When in 2001 Helms announced his 2003 retirement, Kevin Siers, the cartoonist for the Charlotte (N.C.) Observer, depicted the news with a drawing of a Confederate flag at half-staff. Just as striking was the comment from Skip Alston, president of the North Carolina chapter of the National Association for the Advancement of Colored People: “Jim Crow Sr. is about to retire after spreading his venom of racism and hate for almost 30 years. Jesse Helms’ only lasting legacy will be one of prejudice and mean-spiritedness.”
Helms is survived by his wife of 65 years, Dorothy, and three children.
Jesse Helms in his own words
“I’m so old-fashioned I believe in horse whipping.” — During a debate in 1991 on an AIDS-related amendment.
“Well, there is no joy in Mudville tonight. The mighty ultraliberal establishment, and the liberal politicians and editors and commentators and columnists, have struck out again.” — Helms after defeating black Democrat Harvey Gantt for Senate in 1990.
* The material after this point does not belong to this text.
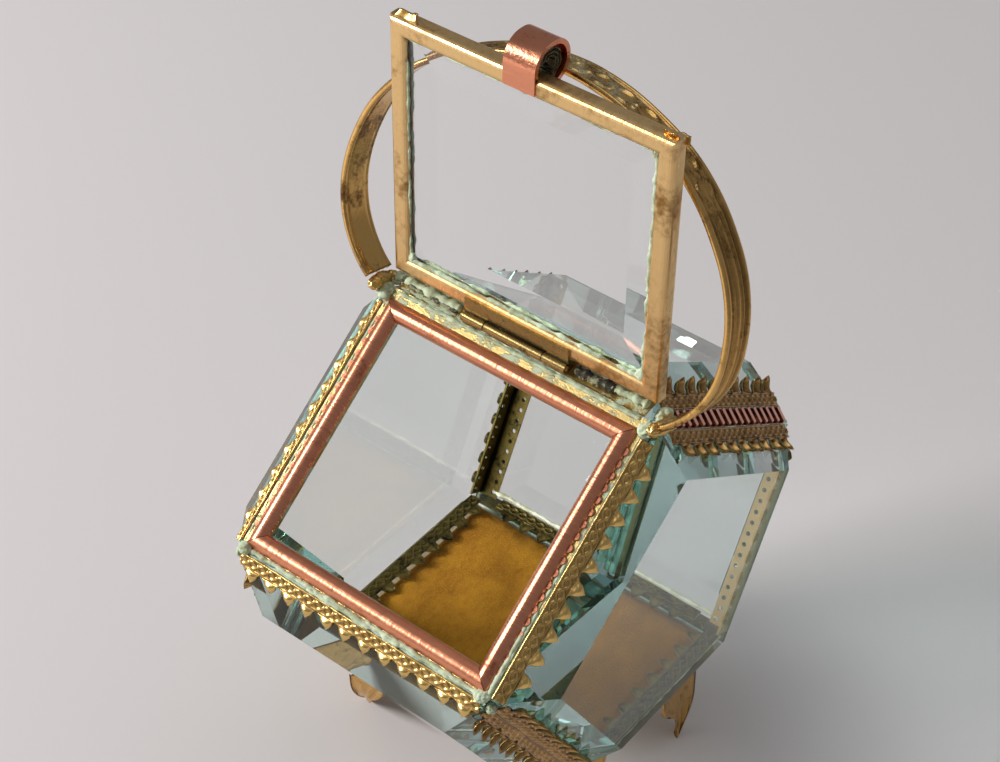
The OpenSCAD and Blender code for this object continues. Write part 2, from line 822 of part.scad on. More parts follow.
// Hoop line: half an ellipse over the widest place, and arcs that draw in to the ridge's ends
hoop_rise = hoop_top_h - hoop_wide_h;
hoop_out = 2.9;
hoop_end_x = end_x + hoop_out;
hoop_end_y = 1.3;
lower_a = 2 * atan2(hoop_half_w - hoop_end_x, hoop_wide_h - hoop_end_y);
lower_r = (hoop_wide_h - hoop_end_y) / sin(lower_a);
lower_c = [hoop_half_w - lower_r, hoop_wide_h];
lower_steps = 12;
upper_steps = 24;
function upper_point(a, off) = [hoop_half_w * cos(a), hoop_wide_h + hoop_rise * sin(a)]
    + off * unit([cos(a) / hoop_half_w, sin(a) / hoop_rise]);

// Line from the hoop's right end over the crown to its left end, moved outwards by off
function hoop_half(off) = concat(
    [for (i = [0:lower_steps]) let (a = lower_a * (i / lower_steps - 1))
        lower_c + (lower_r + off) * [cos(a), sin(a)]],
    [for (i = [1:upper_steps]) upper_point(90 * i / upper_steps, off)]);
function hoop_line(off) = let (half = hoop_half(off), n = len(half))
    concat(half, [for (i = [n - 2:-1:0]) [-half[i][0], half[i][1]]]);

// Strap: a sheet with raised borders and a rib between them, built up across its width
rim_up = 0.4;
border_w = 0.8;
rib_w = 1;
module strap_layer(low, high, up) {
    outer = hoop_line(strap_t / 2 + up);
    inner = hoop_line(-strap_t / 2);
    translate([0, 0, low]) linear_extrude(high - low)
        polygon(concat(outer, [for (i = [len(inner) - 1:-1:0]) inner[i]]));
}

module handle_hoop() {
    edge = strap_w / 2;
    color(brass) on_hoop() {
        strap_layer(-edge, border_w - edge, rim_up);
        strap_layer(border_w - edge, -rib_w / 2, 0);
        strap_layer(-rib_w / 2, rib_w / 2, rim_up / 2);
        strap_layer(rib_w / 2, edge - border_w, 0);
        strap_layer(edge - border_w, edge, rim_up);
    }
}

// Solder knot at a ridge end: the strap's end stands on its cut face
knot_drop = [hoop_end_x - 0.9, hoop_end_y - 0.5];
knot_over = 0.4;
lug_r = 1.1;
lug_at = [end_x + 1.4, 0.1];
module handle_knot_right() {
    color(solder) on_hoop() difference() {
        union() {
            translate([knot_drop[0], knot_drop[1], -strap_w / 2 - knot_over])
                cylinder(r = knot_r, h = strap_w + 2 * knot_over);
            translate([lug_at[0], lug_at[1], -strap_w / 2]) cylinder(r = lug_r, h = strap_w);
        }
        translate([lower_c[0], lower_c[1], -strap_w]) rotate([0, 0, -lower_a])
            cube([2 * lower_r, lower_r, 2 * strap_w]);
    }
}

module handle_knot_left() {
    left_side() handle_knot_right();
}

glass_front();
glass_back_lower();
glass_back_upper();
glass_end_left();
glass_end_right();
floor_tray();
floor_card();
velvet_pad();
inner_angle_front_left();
inner_angle_front_right();
inner_angle_back_left();
inner_angle_back_right();
floor_gallery_left();
floor_gallery_right();
floor_gallery_front();
floor_gallery_back();
base_strip_front();
base_strip_back();
base_strip_left();
base_strip_right();
foot_front_left();
foot_front_right();
foot_back_left();
foot_back_right();
gallery_front();
gallery_back();
gallery_slope_left();
gallery_slope_right();
gallery_corner_front_left();
gallery_corner_front_right();
gallery_corner_back_left();
gallery_corner_back_right();
gallery_roof_left();
gallery_roof_right();
copper_braid_left();
copper_braid_right();
opening_ledge();
copper_rail_left();
copper_rail_right();
copper_rail_front();
copper_rail_back();
ridge_strip();
hinge_leaf_fixed();
hinge_pin();
lid_frame();
lid_glass();
hinge_leaf_lid();
clasp_roll();
handle_hoop();
handle_knot_left();
handle_knot_right();
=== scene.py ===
"""Glass casket: bevelled panes in stamped brass strips, a copper-trimmed opening, a glazed
lid leaning on its hoop handle, folded leaf feet and a mustard velvet pad."""
import json
import math
import random

import bmesh
import bpy
from mathutils import Matrix, Vector, noise


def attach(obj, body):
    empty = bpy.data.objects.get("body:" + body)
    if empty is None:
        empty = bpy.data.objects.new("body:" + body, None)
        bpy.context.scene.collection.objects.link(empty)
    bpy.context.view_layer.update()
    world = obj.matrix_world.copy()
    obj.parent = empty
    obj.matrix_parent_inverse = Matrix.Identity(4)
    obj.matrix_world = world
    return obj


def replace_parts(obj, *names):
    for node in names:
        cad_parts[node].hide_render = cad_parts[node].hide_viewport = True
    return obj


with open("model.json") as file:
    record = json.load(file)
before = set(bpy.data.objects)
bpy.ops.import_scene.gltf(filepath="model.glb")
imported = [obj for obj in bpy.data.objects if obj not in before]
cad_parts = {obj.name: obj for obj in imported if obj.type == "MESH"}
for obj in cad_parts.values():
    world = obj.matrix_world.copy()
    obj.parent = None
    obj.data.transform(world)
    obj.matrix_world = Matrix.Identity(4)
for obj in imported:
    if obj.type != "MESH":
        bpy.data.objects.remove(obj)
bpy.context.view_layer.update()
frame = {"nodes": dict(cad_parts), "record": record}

MM = 0.001
CASKET = "casket"
LID = "lid"

# Sizes of the casket, in millimetres, as the frame has them
FOOT_H = 24.0
END_X = 26.0
HALF_D = 40.0
HALF_F = 18.7
MID_H = 37.4
RIDGE_H = 66.0
EDGE_T = 1.6
EDGE_GAP = 1.0
STRIP_T = 0.35
BAND_W = 2.4
BAND_OVER = 1.5
TOOTH_L = 2.4
TOOTH_PITCH = 4.0
NOTCH_R = 0.85
CORNER_GAP = 2.6
FOLD_HALF = EDGE_GAP * math.sqrt(2) - 0.14

# Lid and hoop, in the lid's and the hoop's own frames
AXIS_Z = FOOT_H + RIDGE_H + 1.5
LID_OPEN = math.radians(87.5)
LID_L = 48.5
RAIL_U0 = 1.2
RAIL_W = 3.2
GLASS_V = 1.4
PANE_X = 24.3
PANE_U0 = 2.9
PANE_U1 = 46.8
HOOP_TILT = math.radians(74.35)
HOOP_HALF_W = 36.4
HOOP_WIDE_H = 16.0
HOOP_RISE = 32.0
HOOP_END = (28.9, 1.3)
STRAP_W = 6.0
STRAP_T = 0.8

IDENTITY = Matrix.Identity(4)
MIRROR_X = Matrix.Scale(-1.0, 4, (1.0, 0.0, 0.0))
MIRROR_Y = Matrix.Scale(-1.0, 4, (0.0, 1.0, 0.0))

# Camera fitted to the photograph's view; its place is in metres
CAMERA_AT = Vector((0.1613, -0.1984, 0.3188))
CAMERA_RIGHT = Vector((0.778, 0.629, -0.015))
CAMERA_UP = Vector((-0.417, 0.534, 0.736))
LENS_MM = 79.2
SENSOR_MM = 36.0


def profile_point(y, z):
    return Vector((0.0, y, FOOT_H + z))


B1 = profile_point(-HALF_F, 0)
B2 = profile_point(HALF_F, 0)
K = profile_point(HALF_D, MID_H)
R = profile_point(0, RIDGE_H)
F = profile_point(-HALF_D, MID_H)
SLOPE_DOWN = (F - R).normalized()
SLOPE_L = (F - R).length


# Shader helpers

def add_node(tree, kind, **settings):
    made = tree.nodes.new(kind)
    for key, value in settings.items():
        setattr(made, key, value)
    return made


def feed(tree, socket, value):
    if isinstance(value, bpy.types.NodeSocket):
        tree.links.new(value, socket)
    else:
        socket.default_value = value


def fed(tree, kind, inputs, output=0, **settings):
    """Adds a node, feeds its inputs and gives one output."""
    made = add_node(tree, kind, **settings)
    for key, value in inputs.items():
        feed(tree, made.inputs[key], value)
    return made.outputs[output]


def sum_up(tree, operation, *values, clamp=False):
    return fed(tree, "ShaderNodeMath", dict(enumerate(values)), operation=operation, use_clamp=clamp)


def blend_colour(tree, share, first, second):
    return fed(tree, "ShaderNodeMix", {0: share, 6: first, 7: second}, 2, data_type="RGBA")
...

“I came up between the two world wars during the Depression. All the people around me emphasized working and savings and personal responsibility. They spelled out in one way or another the uniqueness of America. This has largely been lost. Nobody would have thought of turning to the government to solve all our problems.” — 1984 interview.
“The destruction of this country can be pinpointed in terms of its beginnings to the time that our political leadership turned to socialism. They didn’t call it socialism, of course. It was given deceptive names and adorned with fancy slogans. We heard about New Deals, and Fair Deals and New Frontiers and the Great Society.” — From a Helms editorial at WRAL-TV in Raleigh.
“Compromise, hell! That’s what has happened to us all down the line — and that’s the very cause of our woes. If freedom is right and tyranny is wrong, why should those who believe in freedom treat it as if it were a roll of bologna to be bartered a slice at a time?” — Helms writing in 1959 on compromise in politics.
“To rob the Negro of his reputation of thinking through a problem in his own fashion is about the same as trying to pretend that he doesn’t have a natural instinct for rhythm and for singing and dancing.” — Helms responding in 1956 to criticism that a fictional black character in his newspaper column was offensive.